# Turnout switches?



## jonyb (Mar 20, 2011)

What are you guys using for turnout switches? The included switches, or something better?

I'm considering using 1 of these for each turnout: http://cgi.ebay.com/Pack-5-Min-DPDT...286611?pt=Model_RR_Trains&hash=item1c1af40f53



> DPDT (on)-off-(on) (2 pole double throw center off momentary both sides)


----------



## Bucklaew (Oct 7, 2010)

DPDT spring load to off is what I use for my atlas switches and turnouts. Most switches I have encountered have a coil in them. If you apply constant current to them you will shortly smell smoke. Also remember not all switches and turnout are not the same. Every brand has it's own peculiarities so be careful. I am using momentary on and they work great.


----------



## gunrunnerjohn (Nov 10, 2010)

Typically, you only need SPDT switches, but an extra pole can't hurt for indicators or the like.


----------



## jonyb (Mar 20, 2011)

I only chose those switches because they were momentary and off is center, so I could go to one position for a certain direction of the turnout, then the other direction on the switch for the other direction on the turnout. Make sense? Is this a better alternative to the crappy slider/press down switches that come with turnouts?


----------



## gunrunnerjohn (Nov 10, 2010)

Well, I was speaking of SPDT center off spring return switches, same as what you have except single pole. As I allowed, those will work fine and you have an extra pole to do something creative with.


----------



## jonyb (Mar 20, 2011)

Okay, I haven't found any SPDT switches yet, and none of my distributors carry them either (for car audio/security parts). Thanks for the advice.


----------



## NIMT (Jan 6, 2011)

You really need to state what kind of turn outs and machines you are using or trying to control, because mine use a single pole double throw with no center off or spring loading.


----------



## nsr_civic (Jun 21, 2010)

U and ur tortise motors got it easy...  most of us make due with factory atlas motors


----------



## jonyb (Mar 20, 2011)

I'll be using Bachmann switches on ez-track. Was going to do the DCC, but that's just gonna be too complicated with the controller and also too expensive. The switches I have now have a slider for direction, then you push the button to activate it.


----------



## concretepumper (Jan 2, 2011)

jonyb said:


> I'll be using Bachmann switches on ez-track. Was going to do the DCC, but that's just gonna be too complicated with the controller and also too expensive. The switches I have now have a slider for direction, then you push the button to activate it.

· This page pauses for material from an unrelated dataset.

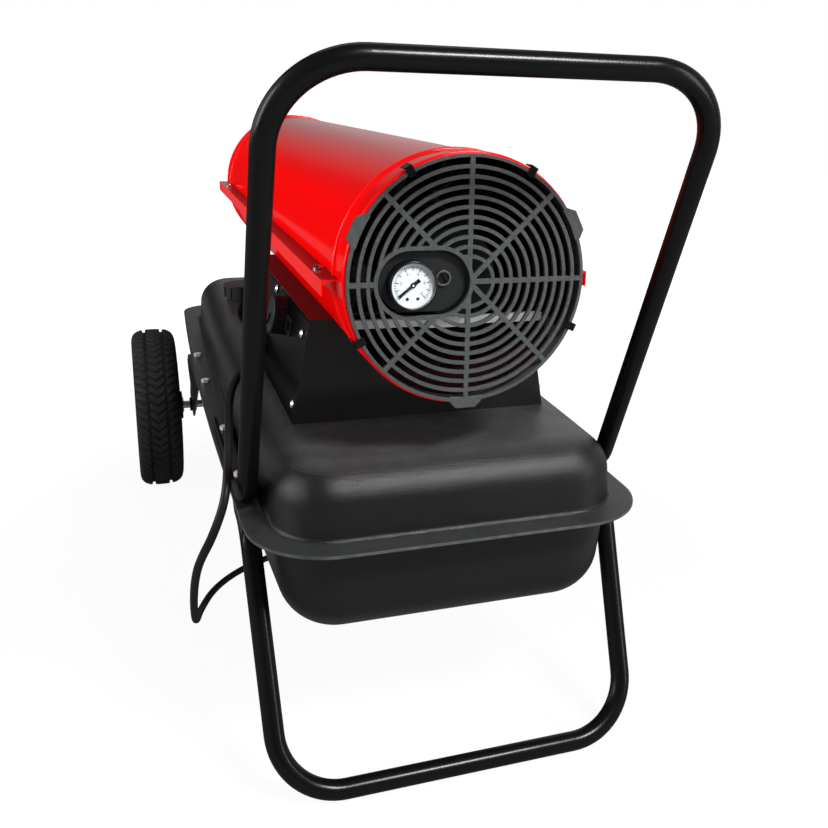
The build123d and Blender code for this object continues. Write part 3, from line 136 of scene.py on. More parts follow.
# What lights matt surfaces.
from_back = ramp(tree, side["Y"], (0.0, -1.0), (0.0, 2.0))
from_left = ramp(tree, side["X"], (0.0, -1.0), (0.0, 1.05))
low = ramp(tree, side["Z"], (0.0, 0.9), (1.0, 0.1))
all_round = 0.12
even = maths(tree, "MULTIPLY_ADD", maths(tree, "ADD", from_back, from_left), low, all_round)
fill = node(tree, "ShaderNodeBackground", {"Color": (0.95, 0.97, 1, 1), "Strength": even}).outputs[0]
either = node(tree, "ShaderNodeMixShader", {0: direct, 1: fill, 2: backdrop}).outputs[0]
node(tree, "ShaderNodeOutputWorld", {"Surface": either})

# The floor glows white to the camera.  Near the heater a quarter of it is matt and takes the shadow, and
# reflections find only a small share of the glow.
floor_mesh = bpy.data.meshes.new("floor")
floor_mesh.from_pydata([(-6, -6, 0), (6, -6, 0), (6, 6, 0), (-6, 6, 0)], [], [(0, 1, 2, 3)])
floor = put("floor", floor_mesh)
white = bpy.data.materials.new("white_floor")
white.use_nodes = True
tree = white.node_tree
tree.nodes.clear()
camera_ray, mirror_ray = ray_kinds(tree)
mirror_share = 0.12
direct = maths(tree, "MAXIMUM", camera_ray, maths(tree, "MULTIPLY", mirror_ray, mirror_share))
spot = node(tree, "ShaderNodeTexCoord").outputs["Object"]
away = node(tree, "ShaderNodeVectorMath", {0: spot}, operation="LENGTH").outputs["Value"]
lit = maths(tree, "MULTIPLY", direct, ramp(tree, away, (0.5, 1.6), (0.76, 1.0)))
matt = node(tree, "ShaderNodeBsdfDiffuse", {"Color": (0.18, 0.18, 0.18, 1)}).outputs[0]
glow = node(tree, "ShaderNodeEmission", {"Color": (1, 1, 1, 1), "Strength": 1.24}).outputs[0]
either = node(tree, "ShaderNodeMixShader", {0: lit, 1: matt, 2: glow}).outputs[0]
node(tree, "ShaderNodeOutputMaterial", {"Surface": either})
floor_mesh.materials.append(white)


def soft_box(name, place, aim, wide, high, watts):
    """A rectangular lamp at a place, facing a point."""
    lamp = bpy.data.lights.new(name, "AREA")
    lamp.shape = "RECTANGLE"
    lamp.size = wide
    lamp.size_y = high
    lamp.energy = watts
    holder = put(name, lamp)
    holder.location = place
    holder.rotation_euler = (Vector(aim) - Vector(place)).to_track_quat("-Z", "Y").to_euler()


soft_box("box_over_camera", (0.62, -1.75, 1.95), (0, -0.35, 0.3), 0.6, 0.3, 66)
soft_box("box_left", (-2.1, -0.2, 1.0), (-0.1, -0.1, 0.4), 0.5, 1.2, 24)
soft_box("strip_right", (1.5, -1.5, 0.75), (0, -0.3, 0.4), 0.22, 1.4, 11)
soft_box("box_top", (0.1, 0.8, 2.3), (0, 0.1, 0.5), 1.4, 0.6, 4)

# --------------------------------------------------------------------------------------- mains lead
# A black rubber lead, 8.5 mm thick, clamped in the pedestal's left side.  It hangs past the handle's
# foot to the floor, where the spare length is wound into a coil under the tank, with the plug on it.


def noise(tree, place, scale, detail, roughness=0.5):
    """Smooth noise from 0 to 1, scale to the metre, with that many steps of finer detail."""
    return node(tree, "ShaderNodeTexNoise", {"Vector": place, "Scale": scale, "Detail": detail,
                                             "Roughness": roughness}).outputs[0]


def mix(tree, share, first, second, **settings):
    """A colour between two: the first where the share is 0, and the second where it is 1."""
    return node(tree, "ShaderNodeMix", {"Factor": share, 6: first, 7: second}, data_type="RGBA",
                **settings).outputs[2]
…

Those will work fine! I use them. :thumbsup:


----------



## NIMT (Jan 6, 2011)

Yep then your talking about twin coil switch machines, so yea one way to control them is with the switches a lot of guys use capacitor discharge units to control them.


----------



## jonyb (Mar 20, 2011)

So I'll be good with the ones I posted up? I actually found the SPDT's for $.90 each. SPST's were $1.10 each.

Thanks for the advice....


----------



## tankist (Jun 11, 2009)

IMHO the proper way to drive coil turnouts is with Capacitor Discharge Unit (CDU). if you can build look into this or this.


----------



## jzrouterman (Nov 27, 2010)

nsr_civic said:


> U and ur tortise motors got it easy...  most of us make due with factory atlas motors


I have two Atlas switches and the factory motor is what I use for the remote switch. The other is a manual. I've replaced all my other Atlas switches with Pecos. For these that are out of reach, I use a 3/8", 4 foot long wooden dowel with a 1 x 2 " wooden tab attached to the end of it. Turning the Peco switches with it is quite easy. Neither one of these methods are exactly high tech and they're nothing like what you have but nevertheless, they work very well for me. 

Routerman


----------